The influences of these albums have spread out further than one could imagine. Grunge rock has influenced bands like Rage Against The Machine, R.E.M, Nine Inch Nails, Filter, Beck, Cake, Placebo, Foo Fighters and even the pop metallers Creed. Today it is widely accepted that Grunge rock is dead. There aren't any prominent grunge bands anymore that create the same angst-filled flannel+jeans garage-style rock. Instead, there are several bands that are classified as Post-grunge. They have taken the original sound of Grunge and evolved it into something different - into something where you can still hear the roots of Grunge, but yet it sounds somehow...strange. Bands like Puddle of Mudd, Audioslave, and the new Bush albums are the result of evolution within Grunge rock itself. Puddle of Mudd's 2001 debut album "Come Clean" is worth checking out, as well as Audioslave's self titled debut.

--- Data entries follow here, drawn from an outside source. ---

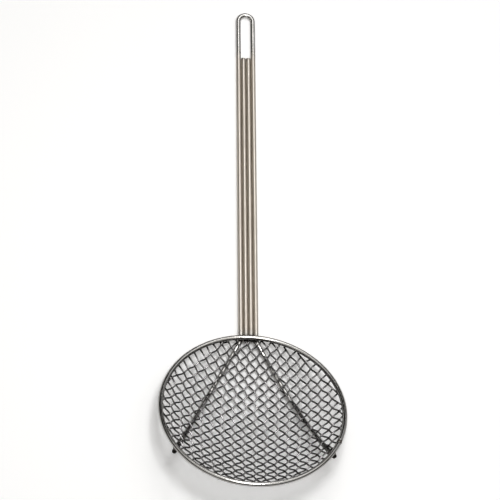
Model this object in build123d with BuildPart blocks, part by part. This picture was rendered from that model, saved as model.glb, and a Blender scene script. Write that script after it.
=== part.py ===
from build123d import *
import os
from math import atan2, cos, degrees, hypot, pi, radians, sin, sqrt, tan

# Wire skimmer for a fryer: a dished disc of woven wire mesh, welded under a round wire rim
# and carried on one long wire, which is bent into the hanging loop, the two outer wires of
# the handle and the two cradle arms below the mesh.
# The bowl's own axes have their origin at the middle of the rim, x to the right, y towards
# the handle and z up out of the bowl. The skimmer lies as it rests on a table: on both
# cradle arms and on the tip of its loop. Millimetres and degrees.

# Wire stock, and the air left where two wires lie on each other
frame_wire = 4.5
mesh_wire = 1.6
contact_gap = 0.1

# Rim, a bent ring with a butt weld
rim_outside = 171.5
seam_bearing = 114.0
seam_width = 1.2
seam_crown = 0.2

# Mesh, woven flat and pressed to a dish. A bearing is a wire's direction from the x axis.
# Pitches and shifts are shares of the flat blank's radius, so the wires keep their number.
bowl_depth = 26.0
mesh_end_inset = 2.2
warp_count = 24
warp_pitch_share = 0.0807
warp_shift_share = 0.0182
warp_bearing = -53.0
weft_count = 22
weft_pitch_share = 0.0872
weft_shift_share = -0.018
weft_bearing = 41.3
crimp_radius = 5.0
crimp_reach_share = 0.45
end_leg = 3.0

# Handle, four wires side by side that rise from the rim
handle_length = 345.0
handle_rise = 16.7
handle_wire_gap = 0.2
handle_rim_gap = 0.6
filler_loop_gap = 48.0
filler_overlap = 1.0

# Cradle arms, from the handle to the rim's far sides
cradle_bearing = 122.0
cradle_bend_reach = 5.0
cradle_rim_gap = 1.2
cradle_bow = 3.4
cradle_overhang = 3.5
foot_round = 0.7

# Weld beads between the rim and the wires below it, as a share of the wires' thickness
weld_radius_share = 0.42

# Steps and passes of the solutions below
arm_steps = 200
tilt_passes = 30
crimp_passes = 6

os.makedirs("parts", exist_ok=True)

rim_radius = (rim_outside - frame_wire) / 2
handle_pitch = frame_wire + handle_wire_gap
leg_offset = handle_pitch * 3 / 2
rise = radians(handle_rise)
handle_drop = frame_wire + handle_rim_gap
cradle_drop = frame_wire + cradle_rim_gap
weld_radius = frame_wire * weld_radius_share

# Directions in the bowl's own axes
up = Vector(0, 0, 1)
to_handle = Vector(0, cos(rise), sin(rise))


def around(bearing, radius, height=0):
    """A point at a bearing from the handle, clockwise seen from above."""
    turn = radians(bearing)
    return Vector(radius * sin(turn), radius * cos(turn), height)


# The mesh's wires end in contact with the rim wire's lower inner side, and its middle
# surface is a paraboloid from there down to the bowl's depth.
mesh_edge = rim_radius - mesh_end_inset
edge_drop = sqrt(((frame_wire + mesh_wire) / 2 + contact_gap) ** 2 - mesh_end_inset**2)
crown = bowl_depth - edge_drop


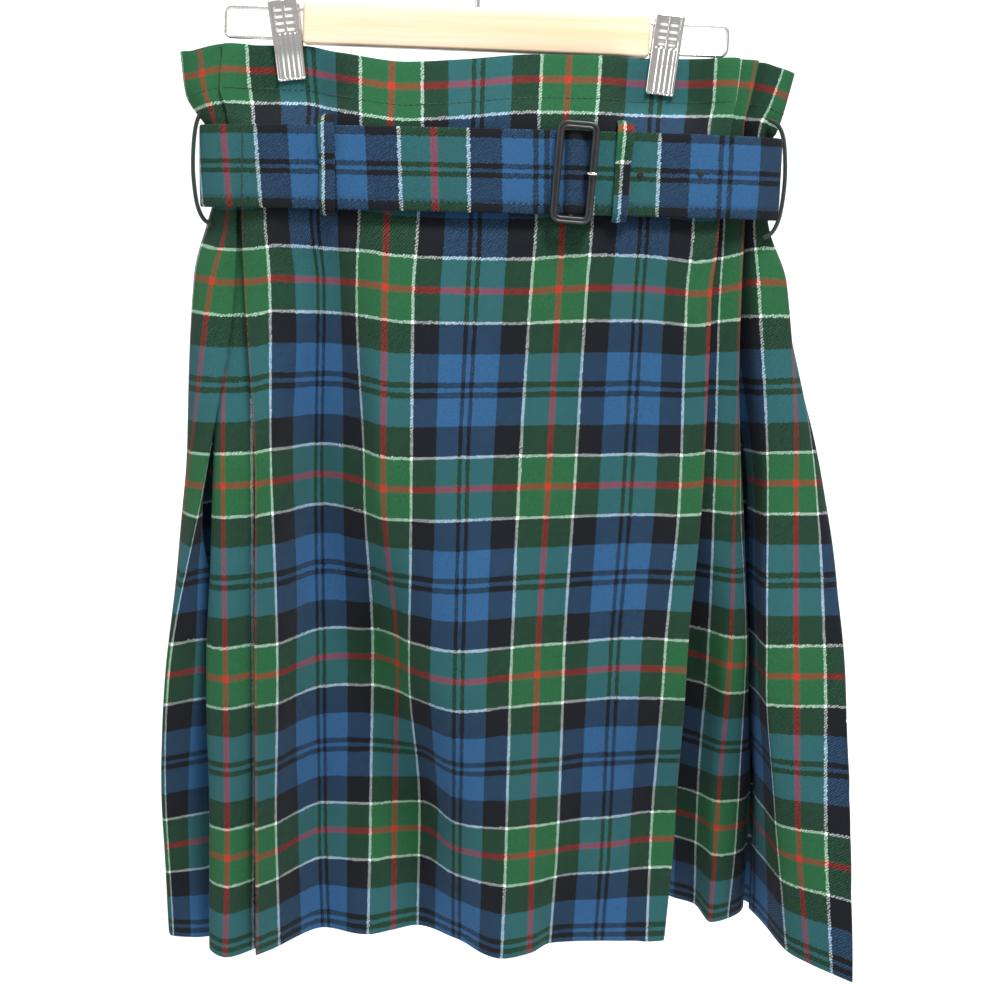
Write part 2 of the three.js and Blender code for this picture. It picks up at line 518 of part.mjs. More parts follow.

Puddle of Mudd are not popular within the sceneists. They have gained a commercial stamp for a number of reasons. One, their sound is very radio friendly, something that the original grunge barely was. Two, they supported Linkin Park on their European tour. Even so, Puddle of Mudd's post-grunge isn't from the most creative end. It is nearer to nu-metal than to the original grunge rock. On the other hand, bands like Bush who keep releasing great post-grunge records such as "Golden State" and "The Science Of Things" are definitely worth listening to. Soundgarden frontman Chris Cornell's Audioslave are also on the verge of becoming an international superband. Their second album, to be released on May 17th will probably elevate Audioslave into the role of the most important post-grunge band since Bush's late 90s records.

What one should take out with them from the grunge and post-grunge era are Kurt Cobain's Nirvana's simplistic but angry riffs and vocals, Stone Temple Pilots' pre-"Shangri-La" records, Bush's mid 90s-early 2000 records, all Pearl Jam albums, Silverchair's "Ana's Song (Open Fire)", Green River's debut "Come On Down", Mudhoney's "Superfuzz Bifmuff (Plus Early Singles)", Soundgarden's Chris Cornell's vocal talent on their albums, and last but not least Alice In Chains' "Dirt", one of the most important grunge records ever.